In Lagos the doctor went his own way and we three got a flight home two days later. I never saw Fr. Hugh again but I remember his patience and strength.
Thirty eight years later I had a very different journey, this time in America on mission appeals. Sr. Anna and I arrived in Mobile, Alabama, on a Friday. A hurricane was forecast for the weekend. We got a warm welcome with Sisters who had a Nursing Home for their old and retired sisters. They were busy preparing for the hurricane. Everything movable outside had to be brought in, everything else secured and cars carefully parked. The storm was due to hit Mobil at midday on Sunday.

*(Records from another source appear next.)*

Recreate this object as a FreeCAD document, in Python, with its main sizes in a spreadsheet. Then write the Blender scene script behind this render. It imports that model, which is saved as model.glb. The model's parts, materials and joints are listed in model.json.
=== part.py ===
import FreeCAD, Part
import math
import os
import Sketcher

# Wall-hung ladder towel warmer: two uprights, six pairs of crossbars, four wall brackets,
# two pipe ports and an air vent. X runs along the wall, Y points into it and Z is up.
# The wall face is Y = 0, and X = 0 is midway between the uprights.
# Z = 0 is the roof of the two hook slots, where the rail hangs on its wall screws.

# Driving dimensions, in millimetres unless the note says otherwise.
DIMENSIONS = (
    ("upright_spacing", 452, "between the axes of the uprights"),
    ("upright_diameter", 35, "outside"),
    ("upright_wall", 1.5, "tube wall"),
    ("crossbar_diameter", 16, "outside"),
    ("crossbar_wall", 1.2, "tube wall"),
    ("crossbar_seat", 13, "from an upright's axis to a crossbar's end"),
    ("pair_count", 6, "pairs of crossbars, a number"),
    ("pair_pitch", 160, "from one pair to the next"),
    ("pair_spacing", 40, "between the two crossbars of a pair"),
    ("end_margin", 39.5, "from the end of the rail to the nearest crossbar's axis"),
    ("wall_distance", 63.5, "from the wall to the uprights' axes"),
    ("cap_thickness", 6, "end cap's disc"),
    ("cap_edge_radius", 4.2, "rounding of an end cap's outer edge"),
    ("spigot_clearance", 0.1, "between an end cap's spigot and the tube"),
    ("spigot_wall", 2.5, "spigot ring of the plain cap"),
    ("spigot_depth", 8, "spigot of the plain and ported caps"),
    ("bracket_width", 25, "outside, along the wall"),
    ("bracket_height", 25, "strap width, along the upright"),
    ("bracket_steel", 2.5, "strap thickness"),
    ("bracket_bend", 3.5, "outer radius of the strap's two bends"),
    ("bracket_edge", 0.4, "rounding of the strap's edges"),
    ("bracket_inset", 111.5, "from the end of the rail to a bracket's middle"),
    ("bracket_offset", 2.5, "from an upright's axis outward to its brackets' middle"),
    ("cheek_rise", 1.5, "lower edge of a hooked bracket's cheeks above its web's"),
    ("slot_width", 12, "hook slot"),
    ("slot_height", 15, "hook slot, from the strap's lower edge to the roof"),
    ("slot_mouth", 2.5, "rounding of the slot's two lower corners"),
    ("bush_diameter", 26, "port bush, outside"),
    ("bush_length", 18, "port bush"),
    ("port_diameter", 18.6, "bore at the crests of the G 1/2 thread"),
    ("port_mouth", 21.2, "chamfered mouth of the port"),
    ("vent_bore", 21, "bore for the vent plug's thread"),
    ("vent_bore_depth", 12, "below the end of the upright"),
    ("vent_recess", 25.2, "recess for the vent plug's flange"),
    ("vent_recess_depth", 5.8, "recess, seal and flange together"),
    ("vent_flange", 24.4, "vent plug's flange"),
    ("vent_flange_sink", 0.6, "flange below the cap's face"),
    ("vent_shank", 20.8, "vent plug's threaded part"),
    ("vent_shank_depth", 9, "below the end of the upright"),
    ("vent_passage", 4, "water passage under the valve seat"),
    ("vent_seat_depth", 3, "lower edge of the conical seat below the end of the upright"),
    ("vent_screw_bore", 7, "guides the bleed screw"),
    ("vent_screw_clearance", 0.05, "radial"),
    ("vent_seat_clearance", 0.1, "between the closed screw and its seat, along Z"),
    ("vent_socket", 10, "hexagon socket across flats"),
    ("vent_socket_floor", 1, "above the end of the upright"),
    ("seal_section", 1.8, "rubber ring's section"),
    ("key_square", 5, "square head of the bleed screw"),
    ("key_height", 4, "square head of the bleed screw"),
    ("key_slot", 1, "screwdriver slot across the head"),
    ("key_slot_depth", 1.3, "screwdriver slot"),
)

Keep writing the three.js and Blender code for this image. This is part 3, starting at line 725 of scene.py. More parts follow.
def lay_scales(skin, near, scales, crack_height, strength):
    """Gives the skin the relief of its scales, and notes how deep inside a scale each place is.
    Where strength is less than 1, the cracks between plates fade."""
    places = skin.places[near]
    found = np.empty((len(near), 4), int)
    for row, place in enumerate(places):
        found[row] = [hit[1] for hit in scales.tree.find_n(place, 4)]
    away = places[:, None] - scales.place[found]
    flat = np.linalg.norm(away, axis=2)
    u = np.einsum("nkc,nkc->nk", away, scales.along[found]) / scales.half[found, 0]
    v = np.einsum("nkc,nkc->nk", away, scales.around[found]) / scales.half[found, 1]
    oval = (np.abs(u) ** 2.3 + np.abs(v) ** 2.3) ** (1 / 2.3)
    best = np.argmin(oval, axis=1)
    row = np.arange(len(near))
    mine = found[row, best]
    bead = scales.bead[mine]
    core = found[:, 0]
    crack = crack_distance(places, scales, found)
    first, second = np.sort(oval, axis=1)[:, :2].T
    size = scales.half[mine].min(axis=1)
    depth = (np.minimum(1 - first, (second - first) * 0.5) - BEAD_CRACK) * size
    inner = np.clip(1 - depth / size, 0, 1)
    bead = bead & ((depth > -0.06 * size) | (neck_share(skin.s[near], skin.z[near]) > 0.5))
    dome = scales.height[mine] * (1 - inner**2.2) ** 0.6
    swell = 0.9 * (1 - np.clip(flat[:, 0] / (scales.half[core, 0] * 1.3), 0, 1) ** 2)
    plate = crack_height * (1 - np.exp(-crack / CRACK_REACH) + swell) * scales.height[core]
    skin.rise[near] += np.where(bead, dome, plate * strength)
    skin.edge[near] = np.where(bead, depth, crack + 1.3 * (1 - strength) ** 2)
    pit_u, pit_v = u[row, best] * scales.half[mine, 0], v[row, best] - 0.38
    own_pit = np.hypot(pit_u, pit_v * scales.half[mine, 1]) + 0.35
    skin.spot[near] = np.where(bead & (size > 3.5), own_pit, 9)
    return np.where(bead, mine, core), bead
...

We did go out for the Saturday Evening Mass but the wind was already very strong, people were boarding up their windows and preparing. Few came to Mass and we were so relieved to get back to the house safely.
On Sunday we all had an early lunch. Not knowing how long anything would take or what would happen we were given a snack and a torchlight, and all went to our rooms to wait out the storm. I couldn’t see much from my room, and I was curious. I ventured out and got to the sitting room. There I found old Sr. Brigid, watching television. She said “I always watch the hurricane coming in.” I started to watch too and I was literally fascinated. The sea was in turmoil, waves going miles into the sky and this ball of light moving inwards. I cannot explain such a spectacle. Brigid talked about the ’Eye of the Storm’. We sat there, just enthralled by what was happening.

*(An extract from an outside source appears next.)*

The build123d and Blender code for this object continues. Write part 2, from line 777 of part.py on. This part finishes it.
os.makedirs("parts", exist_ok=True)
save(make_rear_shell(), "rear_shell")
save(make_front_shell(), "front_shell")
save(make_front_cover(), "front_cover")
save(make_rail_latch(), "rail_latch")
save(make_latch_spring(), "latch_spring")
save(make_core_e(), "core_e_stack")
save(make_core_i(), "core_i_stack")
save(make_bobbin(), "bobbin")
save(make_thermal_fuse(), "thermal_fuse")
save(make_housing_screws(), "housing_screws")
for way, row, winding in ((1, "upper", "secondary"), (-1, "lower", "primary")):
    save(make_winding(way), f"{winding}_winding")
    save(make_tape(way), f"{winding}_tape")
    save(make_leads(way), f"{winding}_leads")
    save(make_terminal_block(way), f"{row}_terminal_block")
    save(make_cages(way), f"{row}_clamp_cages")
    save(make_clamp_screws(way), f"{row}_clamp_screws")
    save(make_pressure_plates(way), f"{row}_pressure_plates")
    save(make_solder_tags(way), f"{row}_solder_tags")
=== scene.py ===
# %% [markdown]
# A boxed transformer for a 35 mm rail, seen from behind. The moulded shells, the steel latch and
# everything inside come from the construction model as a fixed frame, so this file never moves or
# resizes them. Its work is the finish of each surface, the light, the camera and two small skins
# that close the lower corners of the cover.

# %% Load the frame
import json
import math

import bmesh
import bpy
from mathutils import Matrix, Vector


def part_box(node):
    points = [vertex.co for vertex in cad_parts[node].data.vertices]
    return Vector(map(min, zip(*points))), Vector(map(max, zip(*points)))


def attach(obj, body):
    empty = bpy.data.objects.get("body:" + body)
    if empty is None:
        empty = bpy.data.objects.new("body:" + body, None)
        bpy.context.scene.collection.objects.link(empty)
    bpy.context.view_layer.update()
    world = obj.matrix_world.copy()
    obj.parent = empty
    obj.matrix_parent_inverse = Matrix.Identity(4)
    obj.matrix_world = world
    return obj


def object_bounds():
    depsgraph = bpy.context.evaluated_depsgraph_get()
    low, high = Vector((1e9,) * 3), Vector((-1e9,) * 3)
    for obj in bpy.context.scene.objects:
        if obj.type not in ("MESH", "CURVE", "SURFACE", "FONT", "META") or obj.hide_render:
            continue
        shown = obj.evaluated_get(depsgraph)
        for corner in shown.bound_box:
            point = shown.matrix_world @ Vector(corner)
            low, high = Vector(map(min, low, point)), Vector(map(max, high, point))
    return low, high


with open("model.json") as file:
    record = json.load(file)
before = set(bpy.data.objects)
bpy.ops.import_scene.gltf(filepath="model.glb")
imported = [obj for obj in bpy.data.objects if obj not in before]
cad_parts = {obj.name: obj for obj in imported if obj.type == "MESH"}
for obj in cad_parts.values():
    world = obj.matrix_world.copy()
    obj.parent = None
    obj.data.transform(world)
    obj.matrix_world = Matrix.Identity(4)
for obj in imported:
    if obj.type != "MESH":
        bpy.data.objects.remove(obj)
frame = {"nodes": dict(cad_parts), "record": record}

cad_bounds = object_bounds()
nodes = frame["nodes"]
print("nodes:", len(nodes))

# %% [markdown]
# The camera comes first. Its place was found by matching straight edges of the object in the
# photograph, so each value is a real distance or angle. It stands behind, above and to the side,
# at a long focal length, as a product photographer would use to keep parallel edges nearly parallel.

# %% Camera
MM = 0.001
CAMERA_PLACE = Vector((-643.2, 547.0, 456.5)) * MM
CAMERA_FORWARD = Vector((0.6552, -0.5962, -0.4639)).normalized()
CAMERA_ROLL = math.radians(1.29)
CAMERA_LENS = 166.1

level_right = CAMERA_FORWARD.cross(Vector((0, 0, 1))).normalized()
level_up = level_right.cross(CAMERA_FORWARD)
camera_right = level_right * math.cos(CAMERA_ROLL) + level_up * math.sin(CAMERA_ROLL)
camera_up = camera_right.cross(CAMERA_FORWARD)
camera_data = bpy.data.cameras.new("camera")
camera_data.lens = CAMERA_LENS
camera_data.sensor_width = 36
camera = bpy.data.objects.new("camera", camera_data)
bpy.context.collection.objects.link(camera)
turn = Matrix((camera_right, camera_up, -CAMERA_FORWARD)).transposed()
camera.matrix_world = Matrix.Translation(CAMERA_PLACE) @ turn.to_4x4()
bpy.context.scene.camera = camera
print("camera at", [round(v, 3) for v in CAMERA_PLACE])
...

Brigid and I got talking. She told me she was Irish, left home when she was 17 years old when nuns came searching for vocations. Now she was 95yrs old. She said “Those days when you went on mission you stayed on mission. There was no going home. I trained as a teacher, and all my life enjoyed teaching and working with young people”. She told me a lot about what she did and then she said, “And you, what do you do in Ireland?” I explained to her, that I actually worked in Nigeria. At that, she literally spun round to me and said. “Would you have known my baby brother, he was a priest in Nigeria?” Well, her baby brother was Fr. Hugh Walsh. I couldn’t believe it! I told her my story about Hugh.
Brigid was the eldest of a large family, Hugh was the youngest and was not born when she left home. She never saw Hugh until he was a priest and visited her in America after his ordination. After that he visited when he could. She was so thrilled to meet someone who knew him.
One never knows what any journey will bring and today all our delegates have set off on their journey to spend time listening to the Spirit of God and planning what God wants for the future of our Congregation. May it be a plan to make the world a better place, bring us some surprises and make God’s Tender Healing Love known to all with whom we come in contact.